15 mar 2025, sáb

Delivery desafia o leitor e tira livro infantil da mesmice – 15/03/2025 – Era Outra Vez

O poeta baiano Antônio Brasileiro já disse —”a verdade é uma só: são muitas”. Quando falamos de livros, uma dessas verdades é que poucas coisas costumam ser mais experimentais, ousadas e inovadoras do que a literatura infantojuvenil de qualidade e as boas obras ilustradas.

Nelas, não é raro encontrar ecos de Calvino, Joyce e Cortázar, o dissenso dos poetas concretos, o risco do design de vanguarda e acenos para as artes visuais e o livro de artista, gerando muitas vezes uma pergunta para lá de interessante: o que é um livro?

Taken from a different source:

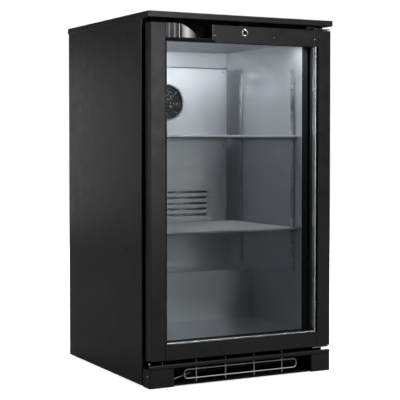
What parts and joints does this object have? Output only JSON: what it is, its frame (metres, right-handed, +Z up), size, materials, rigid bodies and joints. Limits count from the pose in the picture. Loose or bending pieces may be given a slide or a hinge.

Afinal, nos bons lançamentos para esse público, um livro não é só um amontoado de folhas que devem ser lidas da esquerda para a direita e de cima para baixo. A literatura infantojuvenil brinca. E, durante esse jogo, vira o objeto de ponta-cabeça, testa outros formatos, fricciona palavras e imagens até elas falarem de coisas diferentes ao mesmo tempo, quebra os padrões da narrativa e da linguagem. O que ainda é visto como revolucionário na tal “literatura para adultos” não assusta quase ninguém na produção para as infâncias —muito menos as crianças, geralmente mais abertas a esses experimentos.

É claro que nem tudo é assim. Aliás, é a minoria. Muita patacoada é publicada, livrarias estão abarrotadas de bobagens infantiloides, prateleiras mal se aguentam de tantas cartilhas pedagógicas travestidas de literatura. Mas aí vem o verso seguinte de Brasileiro: “A verdade é uma só: são muitas./ E estamos todos certos. E sem rumo”. Pois os bons livros servem de bússola quando nos sentimos perdidos nesse terreno.

Uma dessas bússolas acaba de ser lançada: “Delivery”, escrito por Tino Freitas e com ilustrações de Gustavo Nascimento, Natália Gregorini e Odilon Moraes.

Só pela escalação de autores já é possível perceber que existe algo diferente aí. A obra, que será lançada neste fim de semana em São Paulo e Jundiaí, no interior paulista, é ilustrada simultaneamente pelos três artistas, que criam narrativas visuais independentes e paralelas, mas interligadas à medida que avançamos na leitura.

No texto, Freitas nos apresenta um narrador que fala sobre o pai. “Toda manhã ele sai para trabalhar. Ele diz que é dono do próprio negócio”, afirma essa voz. Mas quem é ele? O esperado seria encontrar a resposta nas imagens. É aí que as coisas começam a ficar interessantes.

Gustavo Nascimento faz um pai de camisa e paletó, aparentemente bambambã numa empresa de logística. Natália Gregorini, por outro lado, nos mostra um pai entregador de delivery, um desses tantos trabalhadores que pedalam pela cidade levando encomendas e comidas. Já Odilon Moraes vai pelo caminho mais surpreendente e cria um pai barqueiro, solitário e silencioso. Todos ilustram o mesmo texto e se conectam a partir da paternidade, de suas bicicletas e das ideias de entrega, movimento e espera.

Mas, afinal, qual é a história do livro? O que “Delivery” nos entrega? São três narrativas isoladas, sobre três pais diferentes? Talvez quatro, já que também há a dimensão da palavra escrita? Estamos diante de uma história única que ocorre em três lugares e com três protagonistas? Quem sabe seja um metaverso, como está na moda no cinema e nas séries?

Não há respostas definitivas —o que é ótimo, aliás, porque a arte se alimenta de dúvidas e não de vereditos. Mas temos algumas pistas, sobretudo mais para o final do livro, quando esses homens começam a se conectar. Não vou estragar a surpresa, mas, nos casos de Moraes e Nascimento, há uma bela subversão das figuras do pai e do filho narrador.

Aí voltamos à questão do início deste texto. O que é um livro? “Delivery” não é um objeto para ser lido de forma linear, como costumamos fazer, da primeira à última página e ponto final. Como as tramas visuais são ao mesmo tempo independentes e inseparáveis, formando uma intersecção de narrativas, elas pedem outro tipo de relação, outro olhar, outra dinâmica de leitura. Para realmente ler a obra, é necessário sempre voltar atrás e recomeçar o livro pelo menos duas ou três vezes. Assim como os personagens se deslocam, o leitor também precisa fazer esse vaivém.

Afinal, “a verdade é uma só: são muitas”, já disse Brasileiro.